Clinton’s war in Kosovo was another failure, though unlike Iraq, he managed to spin it to appear a PR success
It feeds the original premise pretty well, unintentionally I’m sure.


Even failed policy’s and campaigns apparently lend themselves to stable US Military base placements. Just need a little "PR".



All that needs to be done is just start telling the world "I’m a Democrat, I’m here to help."

Then we can get away with pretty much... anything?

Sure, that has nothing to do with OBJECTIVE reality, but even his cake and sugar drop world, it works.


 
Written By: Will K
URL: http://
In fact, Iraq is like if we had invaded Yugoslavia with the express intent of keeping the country intact. Do you think that would have been easy? Do you think the Serb regions might have started an insurgency while the Croats, Slovenes, and Kosovars didn’t?
 
Written By: Harun
URL: http://
Note: people cannot defend ’we can keep troops in Iraq and its going to be a success’ because they can point to other places we keep our troops (sort of like an empire, eh?) You have to defend Iraq on Iraqi terms. The fact no one seems able to do that, the fact they have to resort to talking about other countries, using ridicule and insults, and avoiding discussion of the specifics of Iraq, avoiding talking about whether it’s worth the cost — what do we gain for all this effort — is a sign of the bankruptcy of their arguments. Either they are fooling themselves with groupthink, convincing themselves that other posters, no matter how educated and knowledgable, are all idiots or leftist ideologues, or they know they are wrong but they don’t have the courage to admit, "OK, maybe it wasn’t worth it, but we still have to figure out the best way to end this."

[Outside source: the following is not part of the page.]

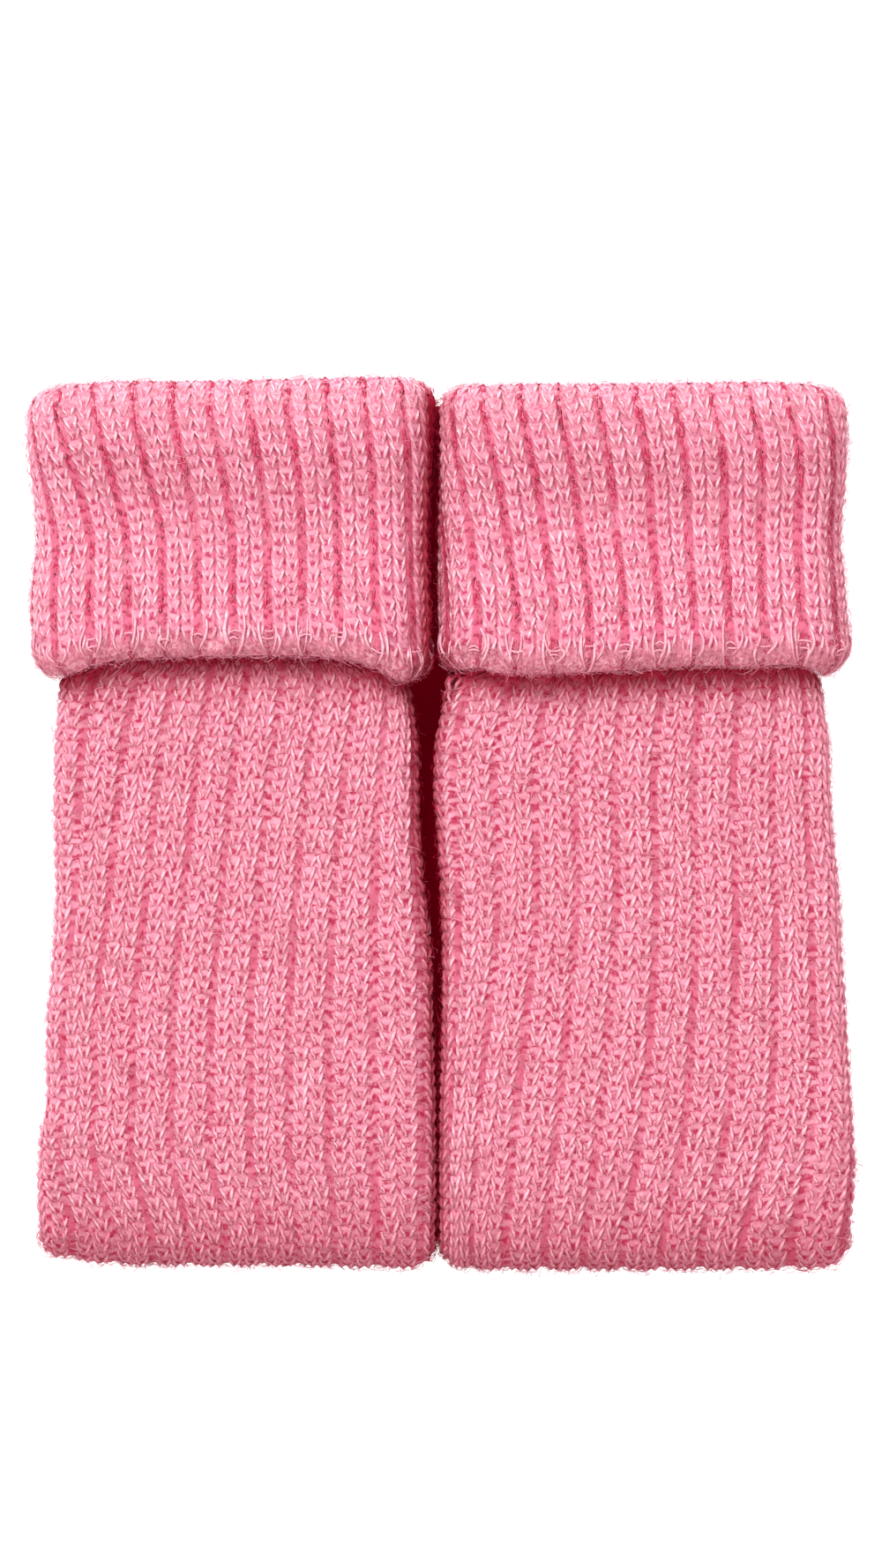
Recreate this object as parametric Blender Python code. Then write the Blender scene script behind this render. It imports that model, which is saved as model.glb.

America, however, moves on, and reality ultimately resists spin.
 
Written By: Scott Erb
URL: http://faculty.umf.maine.edu/~erb/blog.htm
In fact, Iraq is like if we had invaded Yugoslavia with the express intent of keeping the country intact. Do you think that would have been easy?
Any such invasion would not only not be easy, but would not be worth the cost and, in fact, rather stupid.